Work to be completed >> Your task is to extract every line from the material below exactly.

Source data >>
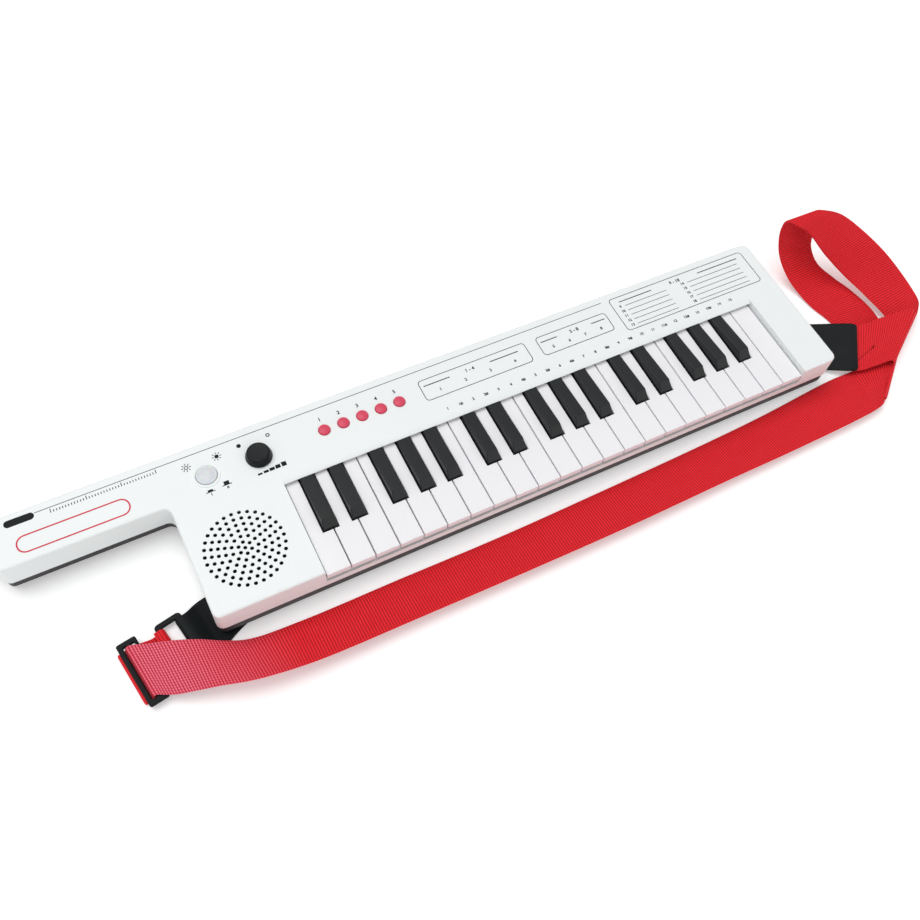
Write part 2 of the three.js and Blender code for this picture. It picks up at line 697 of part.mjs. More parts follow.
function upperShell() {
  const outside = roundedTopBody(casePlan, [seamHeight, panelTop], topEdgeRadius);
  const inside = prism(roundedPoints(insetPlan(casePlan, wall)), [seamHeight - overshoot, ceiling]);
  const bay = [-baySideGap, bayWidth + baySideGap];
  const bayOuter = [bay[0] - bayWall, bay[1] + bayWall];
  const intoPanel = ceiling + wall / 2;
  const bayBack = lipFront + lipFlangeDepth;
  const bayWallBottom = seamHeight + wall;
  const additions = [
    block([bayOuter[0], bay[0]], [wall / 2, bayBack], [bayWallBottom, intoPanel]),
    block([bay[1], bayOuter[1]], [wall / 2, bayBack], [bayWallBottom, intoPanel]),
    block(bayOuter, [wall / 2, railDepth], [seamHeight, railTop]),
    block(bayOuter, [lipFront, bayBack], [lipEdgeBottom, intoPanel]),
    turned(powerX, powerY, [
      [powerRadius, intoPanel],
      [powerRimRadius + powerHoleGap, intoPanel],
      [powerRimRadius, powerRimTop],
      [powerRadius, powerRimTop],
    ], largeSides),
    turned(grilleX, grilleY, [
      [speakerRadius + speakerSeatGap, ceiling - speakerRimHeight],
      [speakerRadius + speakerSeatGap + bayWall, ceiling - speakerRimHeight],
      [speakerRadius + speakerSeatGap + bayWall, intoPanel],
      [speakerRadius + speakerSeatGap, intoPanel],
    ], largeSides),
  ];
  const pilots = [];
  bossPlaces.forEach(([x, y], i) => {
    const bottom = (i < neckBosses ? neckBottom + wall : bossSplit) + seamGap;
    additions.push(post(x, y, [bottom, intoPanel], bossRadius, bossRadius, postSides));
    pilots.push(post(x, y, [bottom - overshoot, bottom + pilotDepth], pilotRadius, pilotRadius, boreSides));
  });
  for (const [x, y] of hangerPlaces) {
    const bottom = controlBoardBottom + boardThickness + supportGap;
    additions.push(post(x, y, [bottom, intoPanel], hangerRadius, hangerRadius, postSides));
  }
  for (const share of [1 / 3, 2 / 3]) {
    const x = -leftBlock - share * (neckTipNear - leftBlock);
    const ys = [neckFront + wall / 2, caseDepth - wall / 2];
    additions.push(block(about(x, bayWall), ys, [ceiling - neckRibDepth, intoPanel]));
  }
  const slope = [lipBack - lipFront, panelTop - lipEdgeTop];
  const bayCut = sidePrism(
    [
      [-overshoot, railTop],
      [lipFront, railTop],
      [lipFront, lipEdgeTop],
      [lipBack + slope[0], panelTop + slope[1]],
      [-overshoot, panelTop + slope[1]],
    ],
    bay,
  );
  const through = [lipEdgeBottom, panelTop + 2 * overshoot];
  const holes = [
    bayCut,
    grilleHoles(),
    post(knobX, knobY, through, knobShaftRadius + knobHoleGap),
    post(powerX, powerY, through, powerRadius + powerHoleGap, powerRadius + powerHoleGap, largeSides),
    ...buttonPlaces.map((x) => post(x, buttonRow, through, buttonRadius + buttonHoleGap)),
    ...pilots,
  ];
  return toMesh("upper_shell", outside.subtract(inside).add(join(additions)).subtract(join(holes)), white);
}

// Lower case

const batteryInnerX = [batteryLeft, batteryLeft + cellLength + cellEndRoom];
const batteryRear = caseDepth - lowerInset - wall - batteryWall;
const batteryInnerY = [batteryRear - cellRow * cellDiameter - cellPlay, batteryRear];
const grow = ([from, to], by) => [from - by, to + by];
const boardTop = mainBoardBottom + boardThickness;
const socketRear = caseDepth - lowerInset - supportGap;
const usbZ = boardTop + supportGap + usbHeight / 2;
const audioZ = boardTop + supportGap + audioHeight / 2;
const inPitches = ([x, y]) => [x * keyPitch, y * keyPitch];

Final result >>
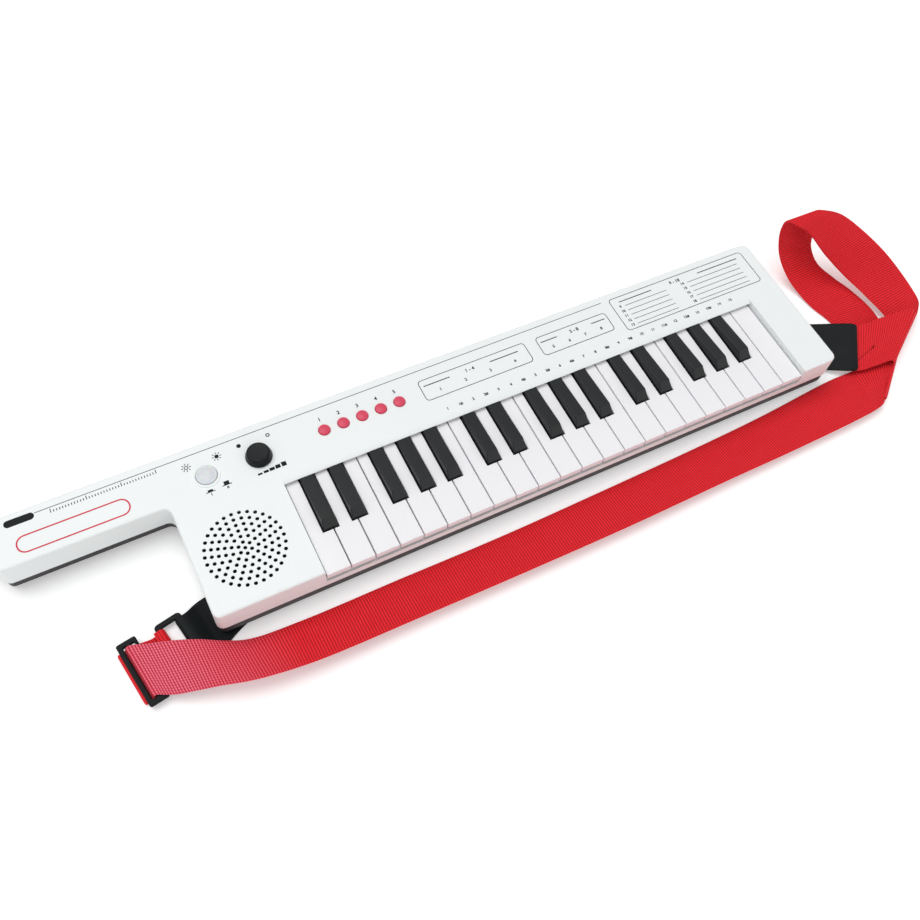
Write part 2 of the three.js and Blender code for this picture. It picks up at line 697 of part.mjs. More parts follow.
function upperShell() {
  const outside = roundedTopBody(casePlan, [seamHeight, panelTop], topEdgeRadius);
  const inside = prism(roundedPoints(insetPlan(casePlan, wall)), [seamHeight - overshoot, ceiling]);
  const bay = [-baySideGap, bayWidth + baySideGap];
  const bayOuter = [bay[0] - bayWall, bay[1] + bayWall];
  const intoPanel = ceiling + wall / 2;
  const bayBack = lipFront + lipFlangeDepth;
  const bayWallBottom = seamHeight + wall;
  const additions = [
    block([bayOuter[0], bay[0]], [wall / 2, bayBack], [bayWallBottom, intoPanel]),
    block([bay[1], bayOuter[1]], [wall / 2, bayBack], [bayWallBottom, intoPanel]),
    block(bayOuter, [wall / 2, railDepth], [seamHeight, railTop]),
    block(bayOuter, [lipFront, bayBack], [lipEdgeBottom, intoPanel]),
    turned(powerX, powerY, [
      [powerRadius, intoPanel],
      [powerRimRadius + powerHoleGap, intoPanel],
      [powerRimRadius, powerRimTop],
      [powerRadius, powerRimTop],
    ], largeSides),
    turned(grilleX, grilleY, [
      [speakerRadius + speakerSeatGap, ceiling - speakerRimHeight],
      [speakerRadius + speakerSeatGap + bayWall, ceiling - speakerRimHeight],
      [speakerRadius + speakerSeatGap + bayWall, intoPanel],
      [speakerRadius + speakerSeatGap, intoPanel],
    ], largeSides),
  ];
  const pilots = [];
  bossPlaces.forEach(([x, y], i) => {
    const bottom = (i < neckBosses ? neckBottom + wall : bossSplit) + seamGap;
    additions.push(post(x, y, [bottom, intoPanel], bossRadius, bossRadius, postSides));
    pilots.push(post(x, y, [bottom - overshoot, bottom + pilotDepth], pilotRadius, pilotRadius, boreSides));
  });
  for (const [x, y] of hangerPlaces) {
    const bottom = controlBoardBottom + boardThickness + supportGap;
    additions.push(post(x, y, [bottom, intoPanel], hangerRadius, hangerRadius, postSides));
  }
  for (const share of [1 / 3, 2 / 3]) {
    const x = -leftBlock - share * (neckTipNear - leftBlock);
    const ys = [neckFront + wall / 2, caseDepth - wall / 2];
    additions.push(block(about(x, bayWall), ys, [ceiling - neckRibDepth, intoPanel]));
  }
  const slope = [lipBack - lipFront, panelTop - lipEdgeTop];
  const bayCut = sidePrism(
    [
      [-overshoot, railTop],
      [lipFront, railTop],
      [lipFront, lipEdgeTop],
      [lipBack + slope[0], panelTop + slope[1]],
      [-overshoot, panelTop + slope[1]],
    ],
    bay,
  );
  const through = [lipEdgeBottom, panelTop + 2 * overshoot];
  const holes = [
    bayCut,
    grilleHoles(),
    post(knobX, knobY, through, knobShaftRadius + knobHoleGap),
    post(powerX, powerY, through, powerRadius + powerHoleGap, powerRadius + powerHoleGap, largeSides),
    ...buttonPlaces.map((x) => post(x, buttonRow, through, buttonRadius + buttonHoleGap)),
    ...pilots,
  ];
  return toMesh("upper_shell", outside.subtract(inside).add(join(additions)).subtract(join(holes)), white);
}

// Lower case

const batteryInnerX = [batteryLeft, batteryLeft + cellLength + cellEndRoom];
const batteryRear = caseDepth - lowerInset - wall - batteryWall;
const batteryInnerY = [batteryRear - cellRow * cellDiameter - cellPlay, batteryRear];
const grow = ([from, to], by) => [from - by, to + by];
const boardTop = mainBoardBottom + boardThickness;
const socketRear = caseDepth - lowerInset - supportGap;
const usbZ = boardTop + supportGap + usbHeight / 2;
const audioZ = boardTop + supportGap + audioHeight / 2;
const inPitches = ([x, y]) => [x * keyPitch, y * keyPitch];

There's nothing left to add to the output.